JSON records of objects:

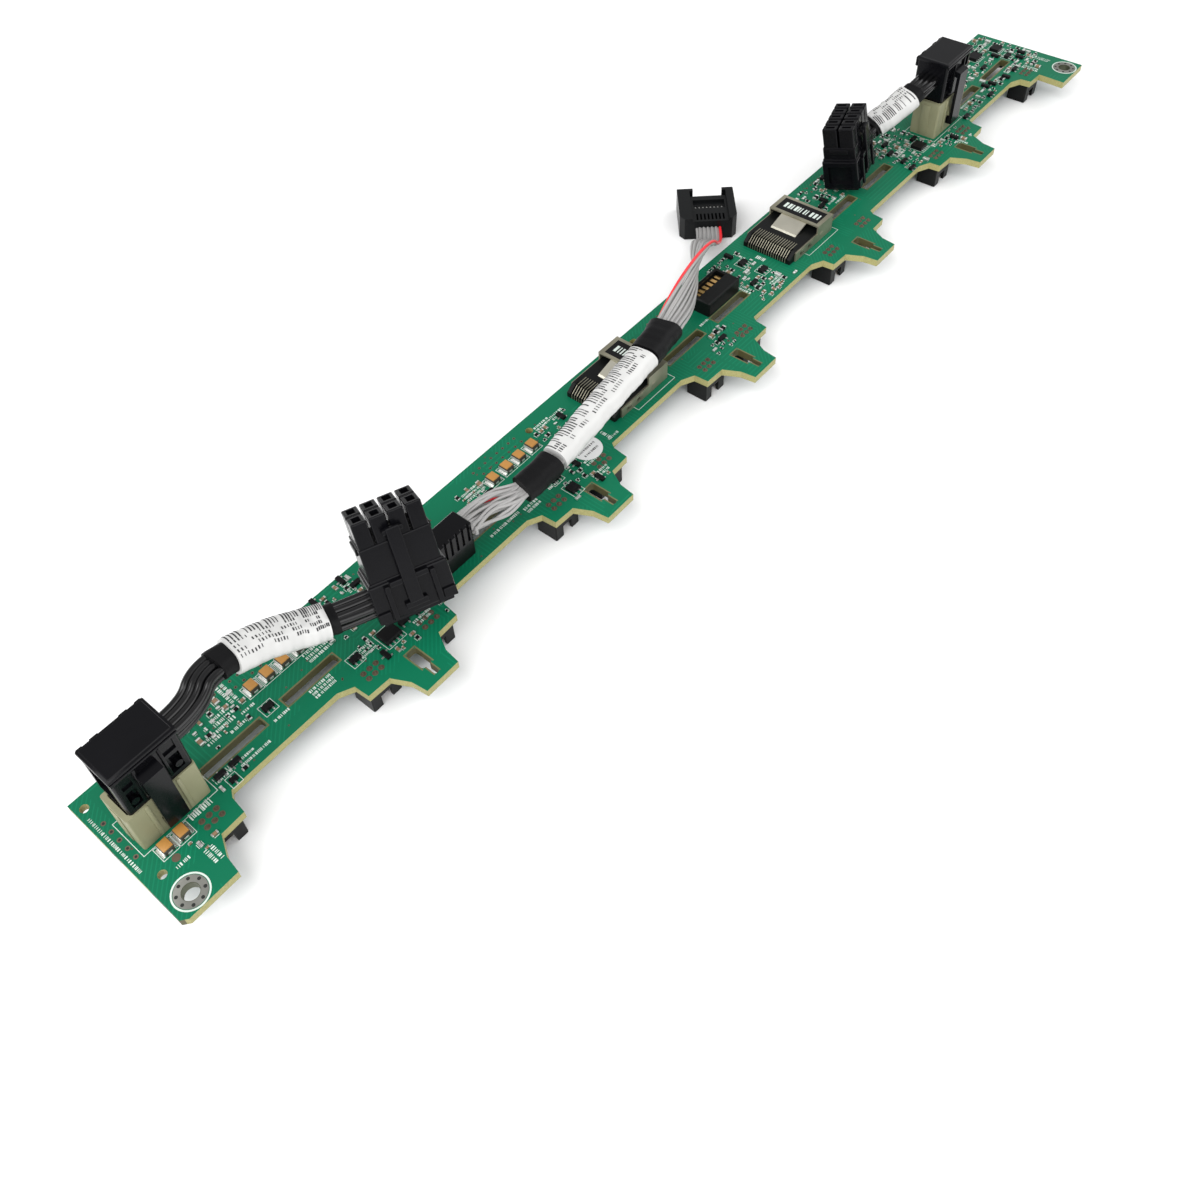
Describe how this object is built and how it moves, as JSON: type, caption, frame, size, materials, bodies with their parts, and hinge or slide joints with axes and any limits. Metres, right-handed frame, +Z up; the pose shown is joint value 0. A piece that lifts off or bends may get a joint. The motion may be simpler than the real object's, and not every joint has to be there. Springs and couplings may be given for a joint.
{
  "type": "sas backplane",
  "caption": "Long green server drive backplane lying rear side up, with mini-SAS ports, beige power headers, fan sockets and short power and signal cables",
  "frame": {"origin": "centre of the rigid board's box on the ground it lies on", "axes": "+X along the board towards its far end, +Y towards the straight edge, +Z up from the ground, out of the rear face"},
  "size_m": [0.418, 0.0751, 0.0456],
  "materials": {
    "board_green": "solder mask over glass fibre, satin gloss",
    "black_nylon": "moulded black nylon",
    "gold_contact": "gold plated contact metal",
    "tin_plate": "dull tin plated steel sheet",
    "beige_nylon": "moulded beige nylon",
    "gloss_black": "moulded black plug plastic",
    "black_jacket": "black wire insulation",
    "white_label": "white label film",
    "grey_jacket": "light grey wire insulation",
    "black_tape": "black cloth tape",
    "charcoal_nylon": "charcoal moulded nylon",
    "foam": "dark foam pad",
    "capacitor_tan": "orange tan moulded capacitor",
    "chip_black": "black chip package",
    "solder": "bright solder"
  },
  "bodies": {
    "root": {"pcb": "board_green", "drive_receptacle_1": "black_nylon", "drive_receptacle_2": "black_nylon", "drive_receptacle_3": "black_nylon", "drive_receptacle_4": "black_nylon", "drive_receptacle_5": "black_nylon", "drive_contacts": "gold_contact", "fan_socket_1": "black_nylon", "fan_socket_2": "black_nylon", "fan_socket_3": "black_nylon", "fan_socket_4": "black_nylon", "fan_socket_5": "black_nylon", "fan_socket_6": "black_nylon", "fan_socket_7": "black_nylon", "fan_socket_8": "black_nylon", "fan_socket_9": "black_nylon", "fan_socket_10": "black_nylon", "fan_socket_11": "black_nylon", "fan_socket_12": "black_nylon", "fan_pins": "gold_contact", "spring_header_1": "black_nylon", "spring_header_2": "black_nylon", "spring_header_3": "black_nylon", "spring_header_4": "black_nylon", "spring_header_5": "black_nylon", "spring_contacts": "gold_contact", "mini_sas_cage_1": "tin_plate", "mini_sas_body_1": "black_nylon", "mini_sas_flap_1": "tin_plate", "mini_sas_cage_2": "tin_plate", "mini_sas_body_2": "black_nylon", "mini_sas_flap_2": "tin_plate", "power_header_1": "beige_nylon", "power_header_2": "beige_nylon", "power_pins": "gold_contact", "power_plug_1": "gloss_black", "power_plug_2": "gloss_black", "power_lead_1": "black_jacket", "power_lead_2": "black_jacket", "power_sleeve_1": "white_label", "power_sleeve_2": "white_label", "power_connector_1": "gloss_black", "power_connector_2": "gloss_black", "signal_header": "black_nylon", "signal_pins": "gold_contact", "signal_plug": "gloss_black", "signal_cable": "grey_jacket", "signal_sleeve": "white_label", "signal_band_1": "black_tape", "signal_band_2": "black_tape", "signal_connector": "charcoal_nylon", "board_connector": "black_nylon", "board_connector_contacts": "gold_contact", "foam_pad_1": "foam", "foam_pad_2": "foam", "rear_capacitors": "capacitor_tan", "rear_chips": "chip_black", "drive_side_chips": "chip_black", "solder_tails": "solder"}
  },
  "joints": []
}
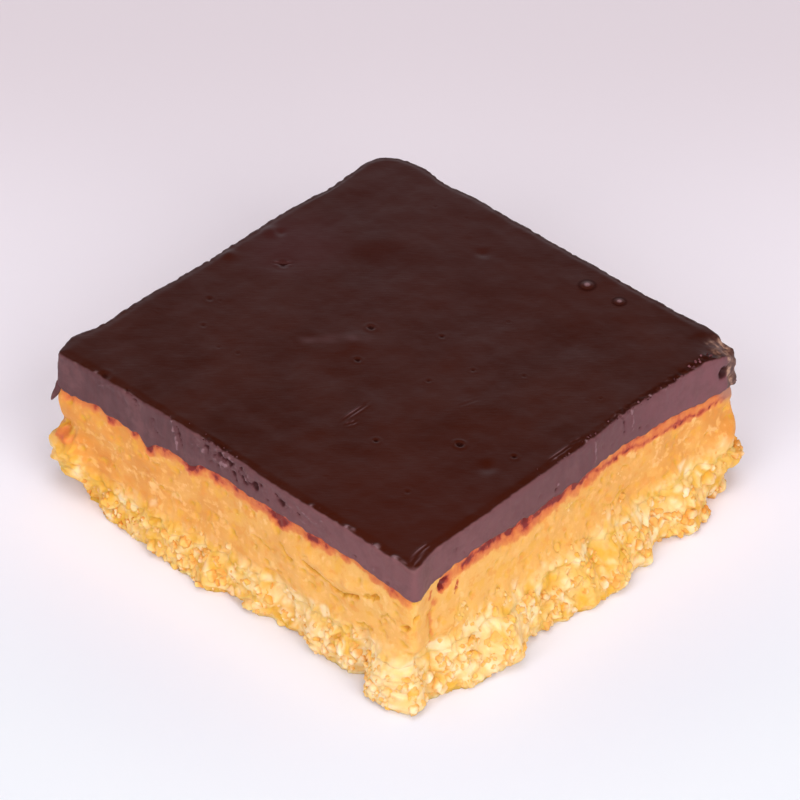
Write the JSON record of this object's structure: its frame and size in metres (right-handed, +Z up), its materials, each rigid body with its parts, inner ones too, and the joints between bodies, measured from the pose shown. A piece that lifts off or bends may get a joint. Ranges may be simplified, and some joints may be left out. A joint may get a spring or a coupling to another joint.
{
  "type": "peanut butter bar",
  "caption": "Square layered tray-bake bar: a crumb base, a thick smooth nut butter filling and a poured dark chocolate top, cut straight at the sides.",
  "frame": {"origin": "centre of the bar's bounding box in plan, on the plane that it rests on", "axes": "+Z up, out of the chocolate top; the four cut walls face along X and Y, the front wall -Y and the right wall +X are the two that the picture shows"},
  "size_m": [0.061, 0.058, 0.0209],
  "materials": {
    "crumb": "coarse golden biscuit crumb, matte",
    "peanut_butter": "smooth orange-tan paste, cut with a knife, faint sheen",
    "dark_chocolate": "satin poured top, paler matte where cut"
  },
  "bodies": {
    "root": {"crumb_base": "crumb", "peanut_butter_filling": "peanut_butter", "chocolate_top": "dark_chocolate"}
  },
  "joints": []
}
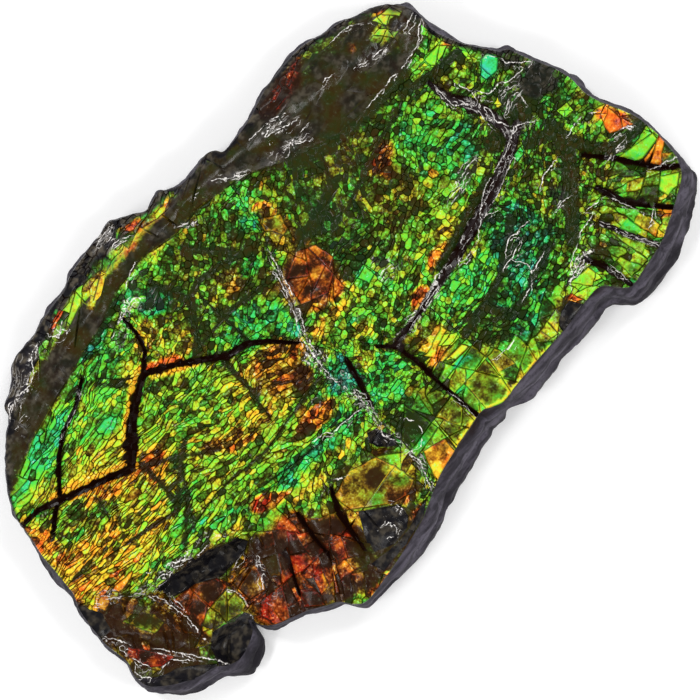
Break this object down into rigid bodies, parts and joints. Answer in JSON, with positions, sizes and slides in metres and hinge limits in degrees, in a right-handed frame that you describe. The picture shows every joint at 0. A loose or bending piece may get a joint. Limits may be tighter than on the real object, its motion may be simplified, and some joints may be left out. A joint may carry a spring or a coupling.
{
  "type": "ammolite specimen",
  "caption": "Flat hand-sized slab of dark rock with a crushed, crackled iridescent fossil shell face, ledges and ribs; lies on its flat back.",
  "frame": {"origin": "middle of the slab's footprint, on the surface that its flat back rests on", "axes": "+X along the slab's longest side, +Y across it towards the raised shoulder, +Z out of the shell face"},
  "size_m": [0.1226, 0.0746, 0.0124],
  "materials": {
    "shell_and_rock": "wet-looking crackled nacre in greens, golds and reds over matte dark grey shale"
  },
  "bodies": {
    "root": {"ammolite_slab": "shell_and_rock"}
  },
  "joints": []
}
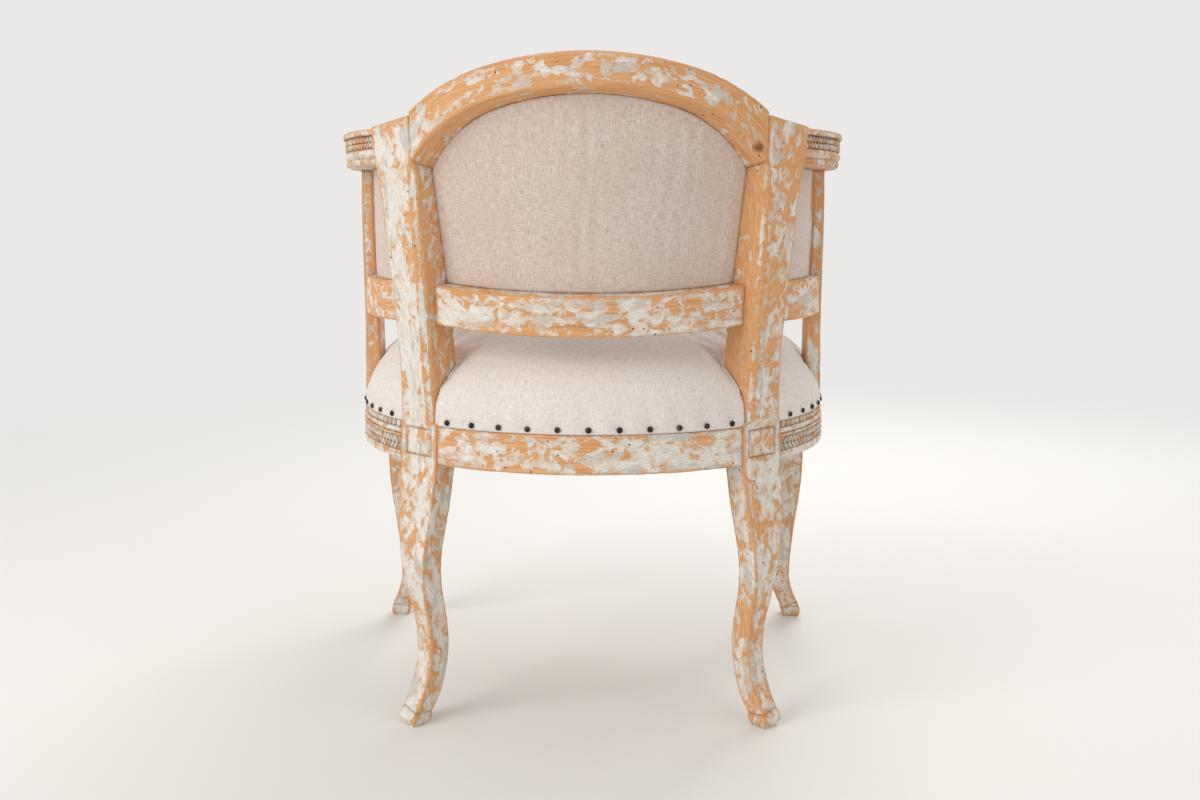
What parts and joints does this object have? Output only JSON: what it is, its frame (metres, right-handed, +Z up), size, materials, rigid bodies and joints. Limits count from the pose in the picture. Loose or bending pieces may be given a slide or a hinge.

#### Given exercise
From the records above, please extract every line and repeat it exactly.

#### Solution to the problem
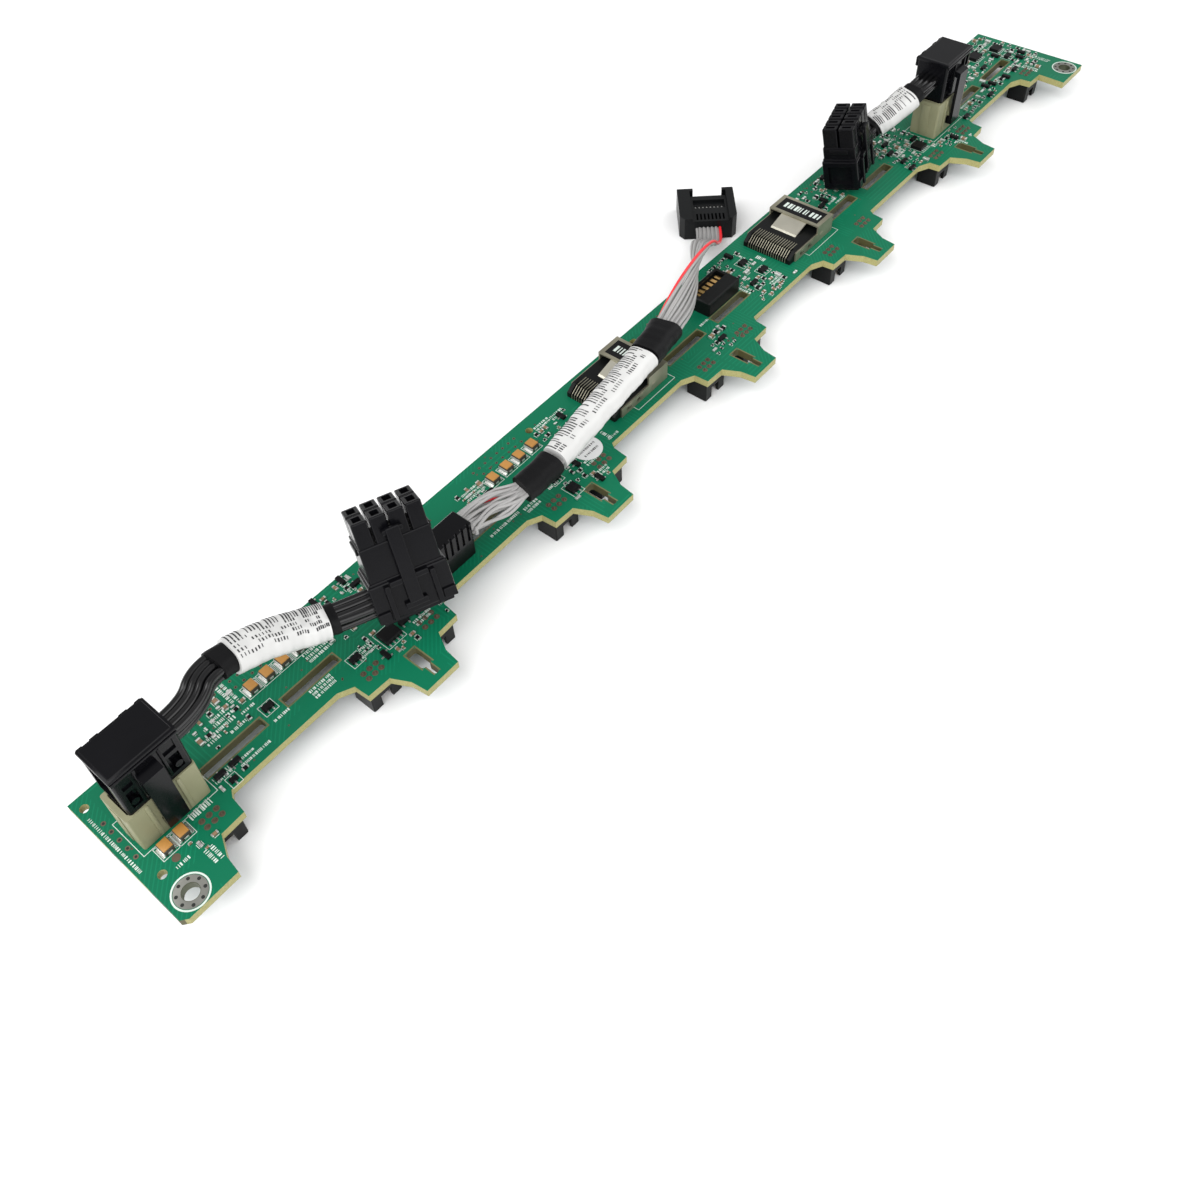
Describe how this object is built and how it moves, as JSON: type, caption, frame, size, materials, bodies with their parts, and hinge or slide joints with axes and any limits. Metres, right-handed frame, +Z up; the pose shown is joint value 0. A piece that lifts off or bends may get a joint. The motion may be simpler than the real object's, and not every joint has to be there. Springs and couplings may be given for a joint.
{
  "type": "sas backplane",
  "caption": "Long green server drive backplane lying rear side up, with mini-SAS ports, beige power headers, fan sockets and short power and signal cables",
  "frame": {"origin": "centre of the rigid board's box on the ground it lies on", "axes": "+X along the board towards its far end, +Y towards the straight edge, +Z up from the ground, out of the rear face"},
  "size_m": [0.418, 0.0751, 0.0456],
  "materials": {
    "board_green": "solder mask over glass fibre, satin gloss",
    "black_nylon": "moulded black nylon",
    "gold_contact": "gold plated contact metal",
    "tin_plate": "dull tin plated steel sheet",
    "beige_nylon": "moulded beige nylon",
    "gloss_black": "moulded black plug plastic",
    "black_jacket": "black wire insulation",
    "white_label": "white label film",
    "grey_jacket": "light grey wire insulation",
    "black_tape": "black cloth tape",
    "charcoal_nylon": "charcoal moulded nylon",
    "foam": "dark foam pad",
    "capacitor_tan": "orange tan moulded capacitor",
    "chip_black": "black chip package",
    "solder": "bright solder"
  },
  "bodies": {
    "root": {"pcb": "board_green", "drive_receptacle_1": "black_nylon", "drive_receptacle_2": "black_nylon", "drive_receptacle_3": "black_nylon", "drive_receptacle_4": "black_nylon", "drive_receptacle_5": "black_nylon", "drive_contacts": "gold_contact", "fan_socket_1": "black_nylon", "fan_socket_2": "black_nylon", "fan_socket_3": "black_nylon", "fan_socket_4": "black_nylon", "fan_socket_5": "black_nylon", "fan_socket_6": "black_nylon", "fan_socket_7": "black_nylon", "fan_socket_8": "black_nylon", "fan_socket_9": "black_nylon", "fan_socket_10": "black_nylon", "fan_socket_11": "black_nylon", "fan_socket_12": "black_nylon", "fan_pins": "gold_contact", "spring_header_1": "black_nylon", "spring_header_2": "black_nylon", "spring_header_3": "black_nylon", "spring_header_4": "black_nylon", "spring_header_5": "black_nylon", "spring_contacts": "gold_contact", "mini_sas_cage_1": "tin_plate", "mini_sas_body_1": "black_nylon", "mini_sas_flap_1": "tin_plate", "mini_sas_cage_2": "tin_plate", "mini_sas_body_2": "black_nylon", "mini_sas_flap_2": "tin_plate", "power_header_1": "beige_nylon", "power_header_2": "beige_nylon", "power_pins": "gold_contact", "power_plug_1": "gloss_black", "power_plug_2": "gloss_black", "power_lead_1": "black_jacket", "power_lead_2": "black_jacket", "power_sleeve_1": "white_label", "power_sleeve_2": "white_label", "power_connector_1": "gloss_black", "power_connector_2": "gloss_black", "signal_header": "black_nylon", "signal_pins": "gold_contact", "signal_plug": "gloss_black", "signal_cable": "grey_jacket", "signal_sleeve": "white_label", "signal_band_1": "black_tape", "signal_band_2": "black_tape", "signal_connector": "charcoal_nylon", "board_connector": "black_nylon", "board_connector_contacts": "gold_contact", "foam_pad_1": "foam", "foam_pad_2": "foam", "rear_capacitors": "capacitor_tan", "rear_chips": "chip_black", "drive_side_chips": "chip_black", "solder_tails": "solder"}
  },
  "joints": []
}
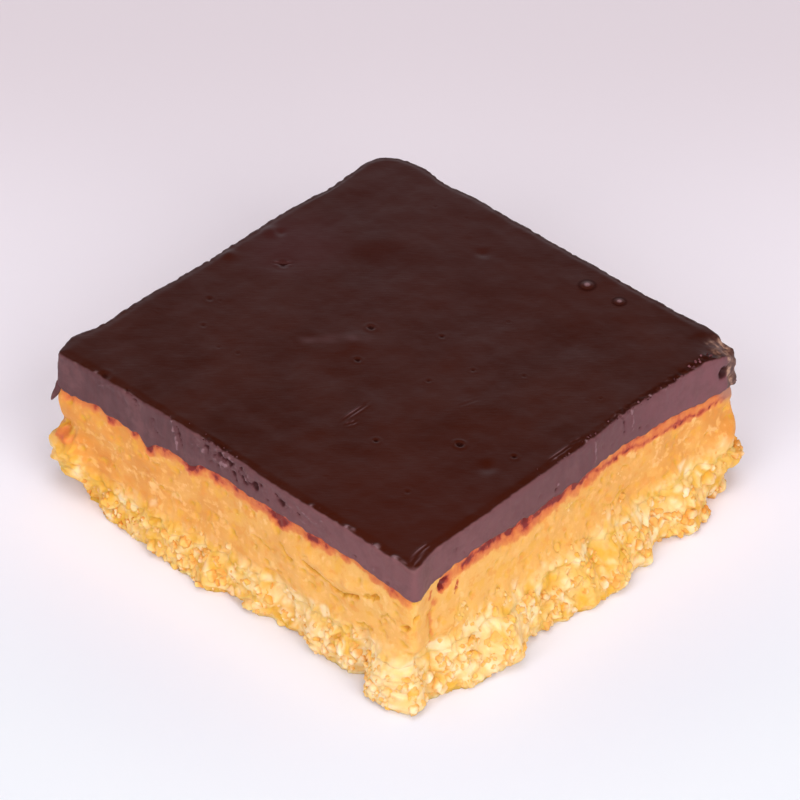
Write the JSON record of this object's structure: its frame and size in metres (right-handed, +Z up), its materials, each rigid body with its parts, inner ones too, and the joints between bodies, measured from the pose shown. A piece that lifts off or bends may get a joint. Ranges may be simplified, and some joints may be left out. A joint may get a spring or a coupling to another joint.
{
  "type": "peanut butter bar",
  "caption": "Square layered tray-bake bar: a crumb base, a thick smooth nut butter filling and a poured dark chocolate top, cut straight at the sides.",
  "frame": {"origin": "centre of the bar's bounding box in plan, on the plane that it rests on", "axes": "+Z up, out of the chocolate top; the four cut walls face along X and Y, the front wall -Y and the right wall +X are the two that the picture shows"},
  "size_m": [0.061, 0.058, 0.0209],
  "materials": {
    "crumb": "coarse golden biscuit crumb, matte",
    "peanut_butter": "smooth orange-tan paste, cut with a knife, faint sheen",
    "dark_chocolate": "satin poured top, paler matte where cut"
  },
  "bodies": {
    "root": {"crumb_base": "crumb", "peanut_butter_filling": "peanut_butter", "chocolate_top": "dark_chocolate"}
  },
  "joints": []
}
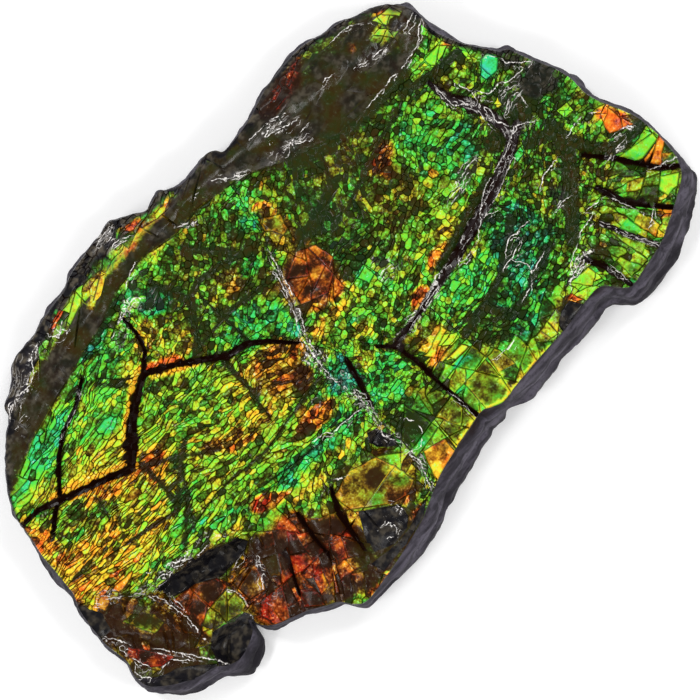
Break this object down into rigid bodies, parts and joints. Answer in JSON, with positions, sizes and slides in metres and hinge limits in degrees, in a right-handed frame that you describe. The picture shows every joint at 0. A loose or bending piece may get a joint. Limits may be tighter than on the real object, its motion may be simplified, and some joints may be left out. A joint may carry a spring or a coupling.
{
  "type": "ammolite specimen",
  "caption": "Flat hand-sized slab of dark rock with a crushed, crackled iridescent fossil shell face, ledges and ribs; lies on its flat back.",
  "frame": {"origin": "middle of the slab's footprint, on the surface that its flat back rests on", "axes": "+X along the slab's longest side, +Y across it towards the raised shoulder, +Z out of the shell face"},
  "size_m": [0.1226, 0.0746, 0.0124],
  "materials": {
    "shell_and_rock": "wet-looking crackled nacre in greens, golds and reds over matte dark grey shale"
  },
  "bodies": {
    "root": {"ammolite_slab": "shell_and_rock"}
  },
  "joints": []
}
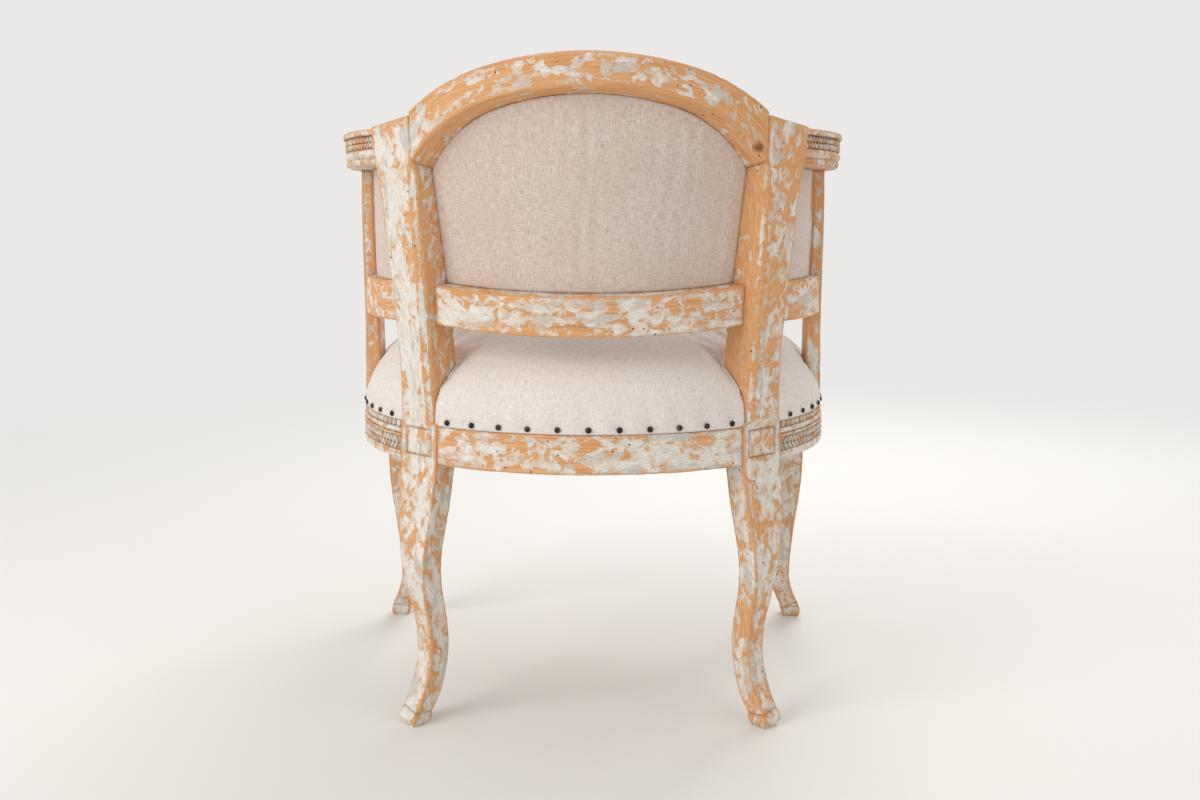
What parts and joints does this object have? Output only JSON: what it is, its frame (metres, right-handed, +Z up), size, materials, rigid bodies and joints. Limits count from the pose in the picture. Loose or bending pieces may be given a slide or a hinge.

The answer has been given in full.